Personal information
- Full name: Yves Jean Jacques Dreyfus
- Nickname: aka Yves Doucet
- Nationality: French
- Born: 17 May 1931 Clermont-Ferrand, France
- Died: 16 December 2021 (aged 90) Ceyrat, Puy-de-Dôme France
- Height: 179 cm (5 ft 10 in)
- Weight: 67 kg (148 lb) (Olympics)

Fencing career
- Sport: Fencing
- Weapon: épée
- Hand: left-handed

Medal record
Men's fencing
Representing France
Men's fencing
Olympic Games
| Bronze medal – third place | 1956 Melbourne | Epee team |
| Bronze medal – third place | 1964 Tokyo | Epee team |
Maccabiah Games
| Gold medal – first place | 1961 Israel | Individual Epee |
| Gold medal – first place | 1977 Israel | Individual Epee |
| Gold medal – first place | 1977 Israel | Team Epee |
Mediterranean Games
| Gold medal – first place | 1963 Naples | Individual épée |

= Yves Dreyfus =

French fencer (1931–2021)

Yves Dreyfus (17 May 1931 – 16 December 2021) was a French epee fencer who won two bronze medals as part of the French Olympic épée team, one in 1956 and one in 1964.

==Life and career==
Dreyfus was born in Clermont-Ferrand, France, to Raoul Andre Dreyfus and Nelly Caroline Haas on May 17, 1931, and was Jewish. He survived the Nazi occupation of France as a child despite being Jewish by taking the name Yves Doucet. In 1955, he was married to Marie Lise Levy.

===Olympics===
Dreyfus was a three-time Olympian for France and won two bronze medals in épée, one in 1956 and one in 1964, competing well but not medaling in 1960.

====1956====
At the 1956 Olympics in Melbourne at the age of 25 he won a bronze medal in team épée. The French Team defeated Great Britain, but lost to Hungary and Italy.

====1960====
Though making a good showing, at the 1960 Olympics in Rome at the age of 29 he came in 6th in individual épée but was eliminated in the final round, though he survived the first, and second rounds, as well as the quarter finals, semi-finals and finals. Italian Giuseppe Delfino took the gold in epee, and Alan Jay of Britain the silver. American Albert Axelrod, another Jewish competitor but in Foil, won the bronze in individual competition that year. Dreyfus tied for 9th with the French épée team, putting him out of medal contention.

====1964====
At the 1964 Olympics in Tokyo at the age of 33 he fenced in the individual épée and won a bronze medal in the team épée. The French epee team defeated Germany in the Quarter Finals, but lost to Hungary 9-3 in the semi-finals. 1960's fencing power Hungary took the team gold with frequent rival Italy the silver.

===World championships===
He took an individual bronze in the 1954 World Championships in Luxembourg, taking a total of nine medals in those games. In 1962, he took a bronze individual medal in the World Championships in Buenos Aires. In July 1963, he took a silver medal in the individual épée competition at World Championships at Gdansk, Poland, narrowly defeating Couram Kostava of Russia. At only 19, Romand Locert of Austria won the individual epee gold.
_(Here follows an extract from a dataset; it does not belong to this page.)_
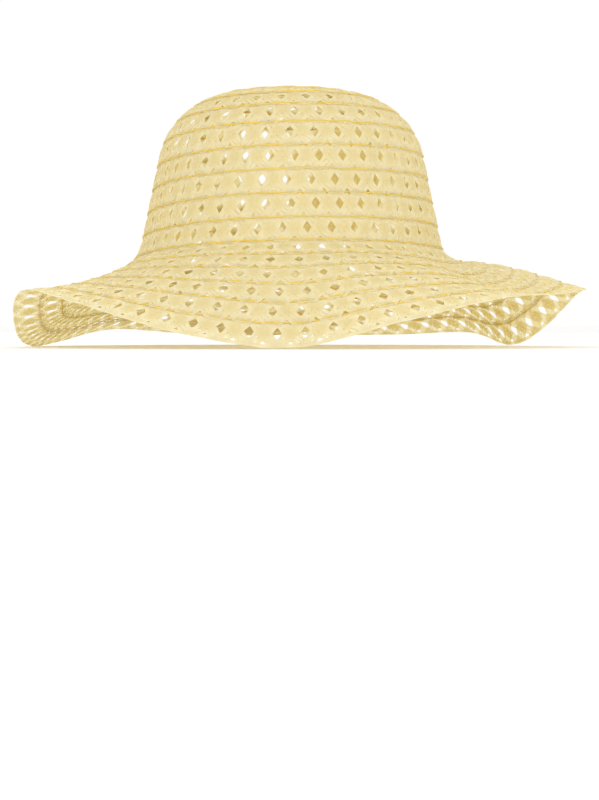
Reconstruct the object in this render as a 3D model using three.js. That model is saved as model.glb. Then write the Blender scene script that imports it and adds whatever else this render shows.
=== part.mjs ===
// Easter bonnet: a pale yellow sun hat of openwork straw braid, sewn in rows from the tip of
// the crown to the edge of a wavy brim. Three pieces of braid wall follow each other down one
// curved section: the crown's tip, the crown's side and the brim.
//
// Millimetres and degrees. +Z is up, the front of the hat faces -Y, and the wearer's left is +X.
// Azimuth is 0 at the front, 90 at +X and 180 at the back. The distance along the section
// starts at the tip's centre and ends at the brim's edge.

import * as THREE from "three";

// Size of the crown
const BASE_OVAL = 1.22; // depth over width of the head opening
const TIP_OVAL = 1.11; // depth over width of the rows at the tip
const TIP_FLAT = 12; // distance over which the tip's centre is flat
const TIP_END = 33; // distance at which the tip turns into the shoulder
const TIP_SLOPE = 4; // slope of the tip where the shoulder begins
const SHOULDER_RADIUS = 42;
const WALL_TAPER = 11.5; // lean of the crown's side walls, each towards the other
const CROWN_LEAN = 3.2; // the crown leans back, as the hat rests on its brim

// Rows of braid
const TIP_ROWS = 4;
const CROWN_ROWS = 11; // from the tip's centre to the head line, the tip's rows included
const CROWN_ROW_WIDTH = 13;
const BRIM_ROWS = 6;
const BRIM_ROW_WIDTH = 13.05;
const HEAD_LINE = CROWN_ROWS * CROWN_ROW_WIDTH;
const BRIM_WIDTH = BRIM_ROWS * BRIM_ROW_WIDTH;

// Turn from the crown's wall into the brim, on each side of the head line
const FLARE_ABOVE = 9;
const FLARE_BELOW = 8;

// Braid wall
const WALL = 1.5;
const ROW_BULGE = 0.45; // a row's middle stands this proud, and its sewn edges this far in
const PIECE_GAP = 0.3;

// Gaps of the openwork, one for several of the braid's own
const GAP_ALONG = 6;
const GAP_ACROSS = 9;

// Facets round each piece
const TIP_FACETS = 48;
const SIDE_FACETS = 64;
const BRIM_FACETS = 72;
const SECTION_STEP = 0.5;

// The brim's waves: its slope below the crown's base where it leaves the crown, and at its edge
const WAVE_STEP = 20;
const BRIM_WAVES = [
  { azimuth: -180, atCrown: 24, atEdge: 25 },
  { azimuth: -160, atCrown: 24, atEdge: 24 },
  { azimuth: -140, atCrown: 22, atEdge: 24 },
  { azimuth: -120, atCrown: 29, atEdge: 33 },
  { azimuth: -100, atCrown: 36, atEdge: 36 },
  { azimuth: -80, atCrown: 42, atEdge: 22 },
  { azimuth: -60, atCrown: 32, atEdge: 3 },
  { azimuth: -40, atCrown: 28, atEdge: 22 },
  { azimuth: -20, atCrown: 26, atEdge: 52 },
  { azimuth: 0, atCrown: 27, atEdge: 66.5 },
  { azimuth: 20, atCrown: 23, atEdge: 44 },
  { azimuth: 40, atCrown: 27, atEdge: 18 },
  { azimuth: 60, atCrown: 38, atEdge: 0 },
  { azimuth: 80, atCrown: 23, atEdge: 5 },
  { azimuth: 100, atCrown: -3, atEdge: 30 },
  { azimuth: 120, atCrown: 6, atEdge: 62.5 },
  { azimuth: 140, atCrown: 8, atEdge: 43 },
  { azimuth: 160, atCrown: 18, atEdge: 32 },
];

// A wave column read at any azimuth, by a closed Catmull-Rom curve through its rows
function wave(column, azimuth) {
  const place = (azimuth - BRIM_WAVES[0].azimuth) / WAVE_STEP;
  const row = Math.floor(place);
  const f = place - row;
  const count = BRIM_WAVES.length;
  const [a, b, c, d] = [-1, 0, 1, 2].map((k) => BRIM_WAVES[(row + k + 2 * count) % count][column]);
  const linear = (c - a) * f;
  const square = (2 * a - 5 * b + 4 * c - d) * f ** 2;
  const cube = (3 * b - a - 3 * c + d) * f ** 3;
  return 0.5 * (2 * b + linear + square + cube);
}

// Slope of the section in degrees below the crown's base, at a distance from the tip's centre
function slopeAt(azimuth, distance) {
  const tip = TIP_SLOPE * THREE.MathUtils.clamp((distance - TIP_FLAT) / (TIP_END - TIP_FLAT), 0, 1);
  const shoulder = THREE.MathUtils.radToDeg(Math.max(distance - TIP_END, 0) / SHOULDER_RADIUS);
  const crown = Math.min(tip + shoulder, 90 - WALL_TAPER);
  const across = THREE.MathUtils.clamp((distance - HEAD_LINE) / BRIM_WIDTH, 0, 1);
  const brim = THREE.MathUtils.lerp(wave("atCrown", azimuth), wave("atEdge", azimuth), across);
  const turned = THREE.MathUtils.smoothstep(distance, HEAD_LINE - FLARE_ABOVE, HEAD_LINE + FLARE_BELOW);
  return THREE.MathUtils.lerp(crown, brim, turned);
}

// The section at one azimuth, summed up in small steps: how far it has gone out and down
const sections = new Map();
function sectionAt(azimuth) {
  if (!sections.has(azimuth)) {
    const steps = Math.ceil((HEAD_LINE + BRIM_WIDTH) / SECTION_STEP) + 2;
    const out = [0];
    const down = [0];
    for (let k = 0; k < steps; k++) {
      const slope = THREE.MathUtils.degToRad(slopeAt(azimuth, (k + 0.5) * SECTION_STEP));
      out.push(out[k] + Math.cos(slope) * SECTION_STEP);
      down.push(down[k] + Math.sin(slope) * SECTION_STEP);
    }
    sections.set(azimuth, { out, down });
  }
  return sections.get(azimuth);
}

function readSteps(sums, distance) {
  const place = distance / SECTION_STEP;
  const step = Math.floor(place);
  return THREE.MathUtils.lerp(sums[step], sums[step + 1], place - step);
}

// The flare begins on the wall, at this half-width and this far below the tip
const FLARE_START = HEAD_LINE - FLARE_ABOVE;
const FLARE_HALF_WIDTH = readSteps(sectionAt(0).out, FLARE_START);
const CROWN_HEIGHT = readSteps(sectionAt(0).down, FLARE_START)
  + FLARE_ABOVE * Math.cos(THREE.MathUtils.degToRad(WALL_TAPER));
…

He took team medals in the World Championships, fencing in épée, securing Gold in 1962, 1965, and 1966, and taking silver in 1961, 1963 and 1967. In 1965 at the Paris Worlds, he defeated Henry Hoskyns of Great Britain in the final epee match to help lead his team to the gold, with the British team taking the silver, and the Russian team the bronze.

===Mediterranean Games, French nationals===
He won a gold medal at the 1963 Mediterranean Games in the individual épée event. In 1964, he won the French national championship in épée.

===Maccabiah Games===
He won a gold medal in individual épée at the 1961 Maccabiah Games. He competed for France at the 1965 Maccabiah Games. He won gold medals in both individual epee and team epee at the 1977 Maccabiah Games.

==Honors==
In 1966, he was decorated by General Charles de Gaulle. In 1967, he was given the National Order of Merit by the French Council of Ministers. He later became a Master of Arms.

In 2017, he received the Fair Play Award from Alain Calmat, given by the French Association for Sport Without Violence and For Fair Play. Calmat was a Jewish Olympic Figure Skater and World Champion, and lived a life of public service.

Dreyfus died on 16 December 2021, at the age of 90 in Ceyrat, Puy-de-Dôme, France. He wrote three books on fencing in his career, and participated in Masters Fencing as late as 2001.